The Lure of Song and Magic
Sourcebooks, Casablanca Inc
Dylan "Oz" Oswin is a man with a mission. His son was kidnapped, twice. Once by his late wife and then when Oz had the boy back, by the nanny. He’s used his considerable knowledge and connections to find Donal but to no avail. Donal has been gone for a year and it’s breaking Oz’s heart. Now he has a mysterious entity known as the Librarian who is sending him text messages and emails that he hopes will lead him to Donal. The messages have led him to Pippa James, formerly known as Syrene, a teen singing sensation.
But Pippa, practically a hermit, is now a successful children's author and wants nothing to do with Oz or the music industry. She is convinced her unique vocal talents are responsible for the death of her first husband and fears it can lead others to their deaths or destruction. She wants to be left alone to write and to interact with her small group of friends.

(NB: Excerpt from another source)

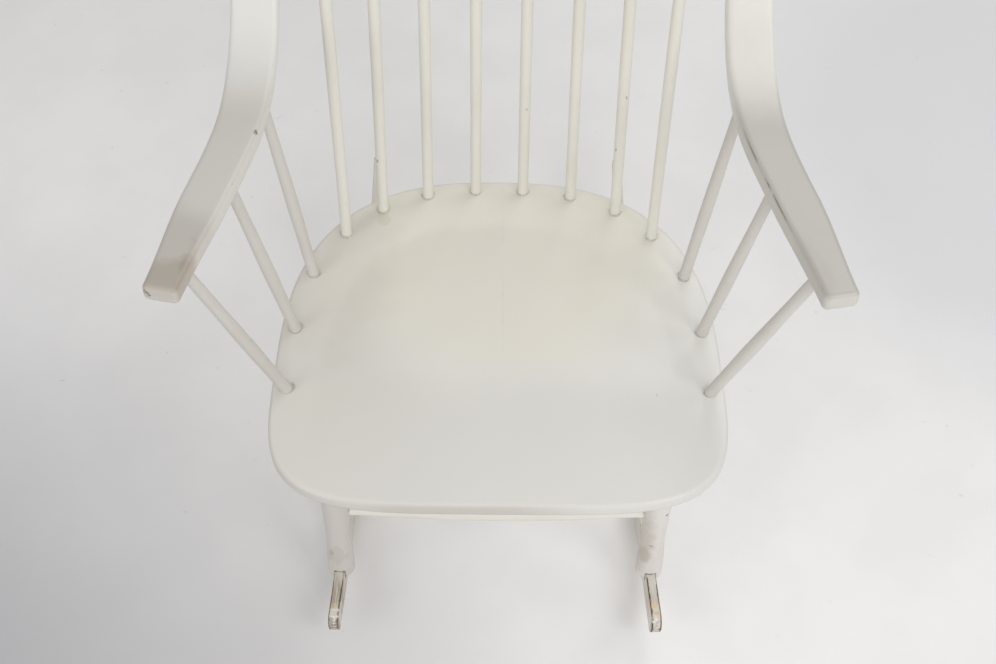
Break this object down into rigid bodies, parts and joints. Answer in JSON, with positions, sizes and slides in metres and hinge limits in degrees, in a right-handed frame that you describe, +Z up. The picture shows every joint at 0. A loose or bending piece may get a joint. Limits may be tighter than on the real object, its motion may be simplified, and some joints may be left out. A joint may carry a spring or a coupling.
{
  "type": "rocking chair",
  "caption": "Painted wooden rocking chair with a bent bow forming arms and hoop back, slender spindles, a shallow dished seat, turned legs, stretchers and curved rockers",
  "frame": {"origin": "On the floor, on the chair's middle plane, midway between the seat's front edge and the rocker tails", "axes": "+Z up, -Y the way a sitter faces, +X to the right as seen from the front, so nodes called left are at -X"},
  "size_m": [0.6428, 0.7443, 1.0011],
  "materials": {
    "seat": "pale grey brushed paint, worn and dusty, soft sheen",
    "bow": "pale grey brushed paint, worn at the hands, soft sheen",
    "spindles": "pale grey brushed paint with dirt at the feet",
    "legs": "pale grey brushed paint, scuffed and chipped at the foot",
    "stretchers": "pale grey brushed paint, scuffed",
    "rockers": "pale grey paint worn through to dark wood on the edges",
    "pins": "painted over, end grain"
  },
  "bodies": {
    "root": {"seat": "seat", "arm_bow": "bow", "back_spindle_1": "spindles", "back_spindle_2": "spindles", "back_spindle_3": "spindles", "back_spindle_4": "spindles", "back_spindle_5": "spindles", "back_spindle_6": "spindles", "back_spindle_7": "spindles", "back_spindle_8": "spindles", "arm_spindle_front_left": "spindles", "arm_spindle_front_right": "spindles", "arm_spindle_middle_left": "spindles", "arm_spindle_middle_right": "spindles", "arm_spindle_rear_left": "spindles", "arm_spindle_rear_right": "spindles", "leg_front_left": "legs", "leg_front_right": "legs", "leg_rear_left": "legs", "leg_rear_right": "legs", "rocker_left": "rockers", "rocker_right": "rockers", "front_stretcher": "stretchers", "rear_stretcher": "stretchers", "rocker_pins": "pins"}
  },
  "joints": []
}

Oz is persistent and eventually gets Pippa to accept him…to an extent. When she challenges him to find her non-existent family, Oz knows she’s using the challenge as another way to keep everyone at a distance. He’s intrigued with her as she goes from a calm Zen-like state to an emotional tornado full of sass and wit. He prefers the emotional tornado because it’s real. Slowly, the two discover a strong attraction and admiration for the other. Neither is looking for love. Pippa is mainly seeking human contact since she’d cut herself off from just about everything. Oz is seeking comfort to ease his shattered heart. But though Pippa thought Oz would never be able to find her family, the Librarian gives him leads and they discover Pippa’s mother as well as other information about her missing family and the unusual disappearances involved.
Kudo’s to Ms Rice on this book. There were so many twists and so much pain in both Oz and Pippa that I worried that they’d never find a happy ending. But Ms Rice has the ability to grab and keep a reader’s attention. I went from wondering if Pippa’s ‘siren’ like voice was real or a figment of her imagination to knowing how powerful her voice really was so gradually I can’t say precisely where the change occurred. It was the same with Oz, the arrogant, persistent ‘bastard’ who, by his own words, bullied Pippa into helping him then, as he grew to know her, became conflicted over what he had done. And I went from thinking Pippa was simply a psycho diva to realizing she was so full of pain and loneliness it was a miracle she was still sane.
I have one caveat for this otherwise fantastic book. I was not impressed with the ending. It seemed rushed and somewhat clichéd compared to the preceding parts of the book. Nevertheless, this is a book the reader will want to read several times just to pick up all the nuances in the characters and plot. I know I will.